▶ _Recorded information_:
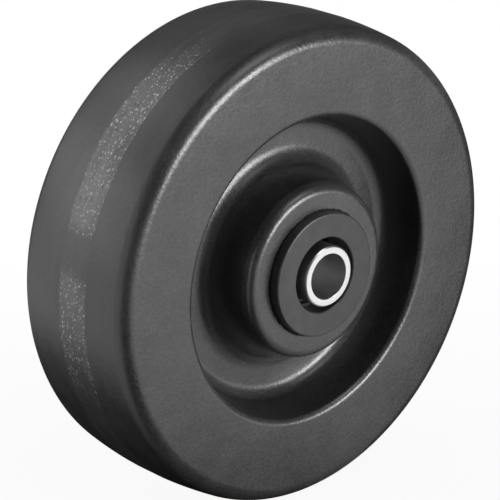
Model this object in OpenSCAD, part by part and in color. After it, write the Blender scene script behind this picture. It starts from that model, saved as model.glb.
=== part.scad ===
// Solid phenolic castor wheel with a caged roller bearing on a steel axle sleeve.
// Millimetres. The origin is the middle of the wheel, the axle lies along Y and the front faces -Y.

/* [Tread] */
// Diameter over the ground band of the tread
wheel_d = 203.2; // [190:0.1:230]
// Width between the two rim faces
tread_w = 63.5; // [56:0.1:68]
// Width of the flat band that is ground round the middle of the tread
band_w = 12.7; // [6:0.1:20]
// Radius of the crown that the moulded tread has across its width
crown_r = 180; // [120:1:400]
// Radius of the shoulder between the tread and a rim face
shoulder_r = 7; // [3:0.1:9]

/* [Dish] */
// Diameter at which the wall of the dish meets the rim face
mouth_d = 128.4; // [120:0.1:136]
// Radius that rounds the mouth of the dish
mouth_edge_r = 3; // [1:0.1:4]
// Depth of the dish below the rim face
dish_depth = 20.3; // [12:0.1:22]
// Slope of the wall of the dish away from the axle, in degrees
wall_draft = 15; // [6:0.5:18]
// Radius in the corner between the wall and the floor of the dish
wall_fillet_r = 6; // [3:0.1:7]

/* [Hub] */
// Length of the moulded hub over its two faces
hub_len = 69.85; // [66:0.05:74]
// Diameter of the hub at its faces
hub_d = 71.4; // [66:0.1:76]
// Radius that rounds the edge of a hub face
hub_edge_r = 5; // [2:0.1:5.6]
// Slope of the flank of the hub away from the axle, in degrees
flank_draft = 16; // [6:0.5:18]
// Radius between the flank of the hub and the floor of the dish
flank_fillet_r = 8; // [4:0.1:9]

/* [Axle sleeve] */
// Bore of the sleeve, clear of a three quarter inch axle bolt
bore_d = 19.1; // [16:0.05:20]
// Outside diameter of the sleeve, which is the inner track of the rollers
sleeve_d = 25.4; // [24:0.05:27]
// Length of the sleeve, clamped between the fork legs
sleeve_len = 82.55; // [81:0.05:86]
// Chamfer on the outer edge of each end of the sleeve
sleeve_chamfer = 0.5; // [0.2:0.05:1]
// Chamfer on the bore at each end of the sleeve
bore_chamfer = 0.2; // [0.1:0.05:0.8]

/* [Roller bearing] */
// Number of rollers
roller_count = 10; // [8:1:10]
// Diameter of a roller
roller_d = 7.94; // [7:0.01:8.2]
// Chamfer on each end of a roller
roller_chamfer = 0.5; // [0.2:0.05:1]
// Running clearance between a roller and each of its two tracks
roller_play = 0.03; // [0.01:0.01:0.06]
// Clearance between a roller and the pocket of the cage, on the radius
pocket_play = 0.1; // [0.05:0.01:0.2]
// Clearance between the end of a roller and the end of its pocket
pocket_end_play = 0.2; // [0.1:0.05:0.5]
// Thickness of the cage, on the radius
cage_wall = 4.2; // [3:0.1:5]
// Width of the ring that closes each end of the cage
cage_ring_w = 3; // [2:0.1:5]
// Clearance between the cage and the retainer at each end
cage_end_play = 0.3; // [0.1:0.05:0.6]
// Wall of the steel outer race, pressed into the hub
race_wall = 1.55; // [1.2:0.05:2]
// Chamfer on the bore of the outer race at each end
race_chamfer = 0.5; // [0.2:0.05:0.8]

/* [Retainers] */
// Diameter of the flange of a retainer
flange_d = 52; // [50:0.1:58]
// Thickness of the flange, which stands proud of the hub face
flange_t = 4.3; // [3:0.1:5.4]
// Radius that rounds the rim of the flange
flange_edge_r = 0.8; // [0.5:0.1:2]
// Diameter of the hole that clears the sleeve
hole_d = 31.6; // [30:0.1:33]
// Chamfer on the outer edge of that hole
hole_chamfer = 0.4; // [0.2:0.05:0.8]
// Length of the spigot that is pressed into the hub
spigot_len = 5; // [3:0.1:8]

/* [Hidden] */
$fn = 96;
roller_names = [for (i = [1:roller_count]) str("roller_", i)];

// How far a corner cut on a sloping side reaches into the arc that rounds it
arc_overlap = 0.0005;

wheel_r = wheel_d / 2;
rim_face = tread_w / 2;
crown_centre = wheel_r - sqrt(pow(crown_r, 2) - pow(band_w / 2, 2));
shoulder_h = rim_face - shoulder_r;
shoulder_centre = crown_centre + sqrt(pow(crown_r - shoulder_r, 2) - pow(shoulder_h, 2));
crown_end = [crown_centre, 0]
    + [shoulder_centre - crown_centre, shoulder_h] * crown_r / (crown_r - shoulder_r);
dish_floor = rim_face - dish_depth;
dish_foot_r = mouth_d / 2 - dish_depth * tan(wall_draft);
hub_face = hub_len / 2;
flank_foot_r = hub_d / 2 + (hub_face - dish_floor) * tan(flank_draft);

pitch_r = sleeve_d / 2 + roller_play + roller_d / 2;
track_r = pitch_r + roller_d / 2 + roller_play;
hub_bore_r = track_r + race_wall;
race_end = hub_face - spigot_len;
cage_end = race_end - cage_end_play;
pocket_end = cage_end - cage_ring_w;
roller_end = pocket_end - pocket_end_play;

phenolic_black = [0.2, 0.2, 0.205];
retainer_black = [0.27, 0.27, 0.275];
bright_steel = [0.8, 0.81, 0.82];
roller_steel = [0.62, 0.63, 0.65];
cage_steel = [0.45, 0.44, 0.42];

// The two halves of an outline that is the same on both sides of the middle plane.
// A corner is [radius from the axle, height from the middle plane, rounding].
function both_sides(corners) = concat(
    corners,
    [for (i = [len(corners) - 1:-1:0]) [corners[i][0], -corners[i][1], corners[i][2]]]
);
function at(corners, i) = let (c = corners[(i + len(corners)) % len(corners)]) [c[0], c[1]];
function unit(v) = v / norm(v);
// The way from a corner towards the one before it and the one after it
function before(corners, i) = unit(at(corners, i - 1) - at(corners, i));
function after(corners, i) = unit(at(corners, i + 1) - at(corners, i));
function half_angle(corners, i) = acos(before(corners, i) * after(corners, i)) / 2;
// Above 0 where the outline turns left, round a corner that sticks out
function turn(corners, i) = cross(after(corners, i), before(corners, i));
function arc_centre(corners, i) = at(corners, i)
    + unit(before(corners, i) + after(corners, i)) * corners[i][2] / sin(half_angle(corners, i));
// The two points where a corner is cut off to be rounded, or the sharp corner itself
function cut_corner(corners, i) = corners[i][2] == 0 ? [at(corners, i)] : [
    for (way = [before(corners, i), after(corners, i)])
        let (
            touch = at(corners, i) + way * corners[i][2] / tan(half_angle(corners, i)),
            overlap = min(abs(way[0]), abs(way[1])) > 0.001 ? arc_overlap : 0
        )
            touch + unit(arc_centre(corners, i) - touch) * overlap
];

// The circles of the rounded corners that stick out, with side 1, or that lie in a hollow, with -1
module corner_circles(corners, side) {
    for (i = [0:len(corners) - 1])
        if (corners[i][2] > 0 && turn(corners, i) * side > 0)
            translate(arc_centre(corners, i)) circle(corners[i][2]);
}

// An outline, drawn anticlockwise, whose corners are rounded by true arcs
module rounded_outline(corners) {
    difference() {
        union() {
            polygon([for (i = [0:len(corners) - 1]) each cut_corner(corners, i)]);
            corner_circles(corners, 1);
        }
        corner_circles(corners, -1);
    }
}

// Turns an outline about the axle, with its height towards the front
module turned() {
    rotate([90, 0, 0]) rotate_extrude() children();
}

// The crown of the tread, ground flat along the band, and the round shoulders that end it
module tread_outline() {
    intersection() {
        translate([crown_centre, 0]) circle(crown_r);
        translate([shoulder_centre, -crown_end[1]])
            square([wheel_r - shoulder_centre, 2 * crown_end[1]]);
    }
    for (side = [-1, 1]) translate([shoulder_centre, side * shoulder_h]) circle(shoulder_r);
}

// The web, the dishes and the hub, out to the shoulders of the tread
module body_outline() {
    rounded_outline(both_sides([
        [crown_end[0], crown_end[1], 0],
        [shoulder_centre, rim_face, 0],
        [mouth_d / 2, rim_face, mouth_edge_r],
        [dish_foot_r, dish_floor, wall_fillet_r],
        [flank_foot_r, dish_floor, flank_fillet_r],
        [hub_d / 2, hub_face, hub_edge_r],
        [hub_bore_r, hub_face, 0]
    ]));
}

// The one-piece moulding: tread, rim, dished web and hub
module wheel() {
    color(phenolic_black) turned() {
        tread_outline();
        body_outline();
    }
}

// Steel tube pressed into the hub, the outer track of the rollers
module outer_race() {
    color(roller_steel) turned() rounded_outline(both_sides([
        [hub_bore_r, race_end, 0],
        [track_r + race_chamfer, race_end, 0],
        [track_r, race_end - race_chamfer, 0]
    ]));
}

// Steel tube that the axle bolt clamps, the inner track of the rollers
module inner_sleeve() {
    sleeve_end = sleeve_len / 2;
    color(bright_steel) turned() rounded_outline(both_sides([
        [sleeve_d / 2, sleeve_end - sleeve_chamfer, 0],
        [sleeve_d / 2 - sleeve_chamfer, sleeve_end, 0],
        [bore_d / 2 + bore_chamfer, sleeve_end, 0],
        [bore_d / 2, sleeve_end - bore_chamfer, 0]
    ]));
}

// Places its children on the axis of one roller
module at_roller(i) {
    rotate([0, 360 / roller_count * (i - 1), 0]) translate([0, 0, pitch_r]) children();
}

// Ring with a pocket round each roller, whose bars hug the rollers and keep them apart
module roller_cage() {
    color(cage_steel) difference() {
        turned() translate([pitch_r - cage_wall / 2, -cage_end]) square([cage_wall, 2 * cage_end]);
        for (i = [1:roller_count])
            at_roller(i) rotate([90, 0, 0])
                cylinder(r = roller_d / 2 + pocket_play, h = 2 * pocket_end, center = true);
    }
}

module roller(i) {
    color(roller_steel) at_roller(i) turned() polygon([
        [0, -roller_end],
        [roller_d / 2 - roller_chamfer, -roller_end],
        [roller_d / 2, roller_chamfer - roller_end],
        [roller_d / 2, roller_end - roller_chamfer],
        [roller_d / 2 - roller_chamfer, roller_end],
        [0, roller_end]
    ]);
}

// Flanged ring pressed into one end of the hub, which keeps the rollers in
module retainer() {
    flange_face = hub_face + flange_t;
    color(retainer_black) turned() rounded_outline([
        [hole_d / 2, race_end, 0],
        [hub_bore_r, race_end, 0],
        [hub_bore_r, hub_face, 0],
        [flange_d / 2, hub_face, 0],
        [flange_d / 2, flange_face, flange_edge_r],
        [hole_d / 2 + hole_chamfer, flange_face, 0],
        [hole_d / 2, flange_face - hole_chamfer, 0]
    ]);
}

module retainer_front() {
    retainer();
}

module retainer_back() {
    mirror([0, 1, 0]) retainer();
}

wheel();
outer_race();
roller_cage();
inner_sleeve();
retainer_front();
retainer_back();
for (i = [1:roller_count])
    roller(i);
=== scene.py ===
"""Looks of the phenolic castor wheel: one moulding with a ground band round its tread, two black
retainers and a bright axle sleeve. Metres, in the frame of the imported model: the axle along Y, the
photographed face towards -Y."""

import math

import bpy
import numpy as np
from mathutils import Matrix, Vector


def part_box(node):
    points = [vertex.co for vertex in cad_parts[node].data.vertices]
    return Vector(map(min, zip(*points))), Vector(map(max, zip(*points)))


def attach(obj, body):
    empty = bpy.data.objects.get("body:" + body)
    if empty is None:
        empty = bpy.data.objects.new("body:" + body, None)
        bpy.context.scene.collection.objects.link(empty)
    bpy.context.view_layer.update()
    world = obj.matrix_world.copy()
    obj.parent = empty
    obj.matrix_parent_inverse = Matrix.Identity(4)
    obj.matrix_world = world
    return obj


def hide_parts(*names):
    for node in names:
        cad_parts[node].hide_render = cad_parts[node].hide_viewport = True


MM = 0.001

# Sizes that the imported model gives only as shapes, as in the part's source
BAND_W = 12.7 * MM
CROWN_R = 180 * MM
SHOULDER_R = 7 * MM
MOUTH_R = 64.2 * MM
MOUTH_EDGE_R = 3 * MM
RIM_FACE = 31.75 * MM
DISH_FLOOR = 11.45 * MM
WALL_DRAFT = 15
WALL_FILLET_R = 6 * MM
HUB_R = 35.7 * MM
HUB_FACE = 34.925 * MM
HUB_BORE_R = 22.25 * MM
FLANK_DRAFT = 16
FLANK_FILLET_R = 8 * MM
FLANGE_EDGE_R = 0.8 * MM
HOLE_R = 15.8 * MM
HOLE_CHAMFER = 0.4 * MM
RACE_END = 29.925 * MM
SLEEVE_CHAMFER = 0.5 * MM
BORE_R = 9.55 * MM
BORE_CHAMFER = 0.2 * MM
# The edge of the hub's face, a little tighter here than the 5 mm of the source
HUB_EDGE_R = 4 * MM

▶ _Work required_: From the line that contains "outer_race();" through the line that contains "cad_parts[node].hide_render = cad_parts[node].hide_viewport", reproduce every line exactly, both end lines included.

▶ _Expected answer_:
outer_race();
roller_cage();
inner_sleeve();
retainer_front();
retainer_back();
for (i = [1:roller_count])
    roller(i);
=== scene.py ===
"""Looks of the phenolic castor wheel: one moulding with a ground band round its tread, two black
retainers and a bright axle sleeve. Metres, in the frame of the imported model: the axle along Y, the
photographed face towards -Y."""

import math

import bpy
import numpy as np
from mathutils import Matrix, Vector


def part_box(node):
    points = [vertex.co for vertex in cad_parts[node].data.vertices]
    return Vector(map(min, zip(*points))), Vector(map(max, zip(*points)))


def attach(obj, body):
    empty = bpy.data.objects.get("body:" + body)
    if empty is None:
        empty = bpy.data.objects.new("body:" + body, None)
        bpy.context.scene.collection.objects.link(empty)
    bpy.context.view_layer.update()
    world = obj.matrix_world.copy()
    obj.parent = empty
    obj.matrix_parent_inverse = Matrix.Identity(4)
    obj.matrix_world = world
    return obj


def hide_parts(*names):
    for node in names:
        cad_parts[node].hide_render = cad_parts[node].hide_viewport = True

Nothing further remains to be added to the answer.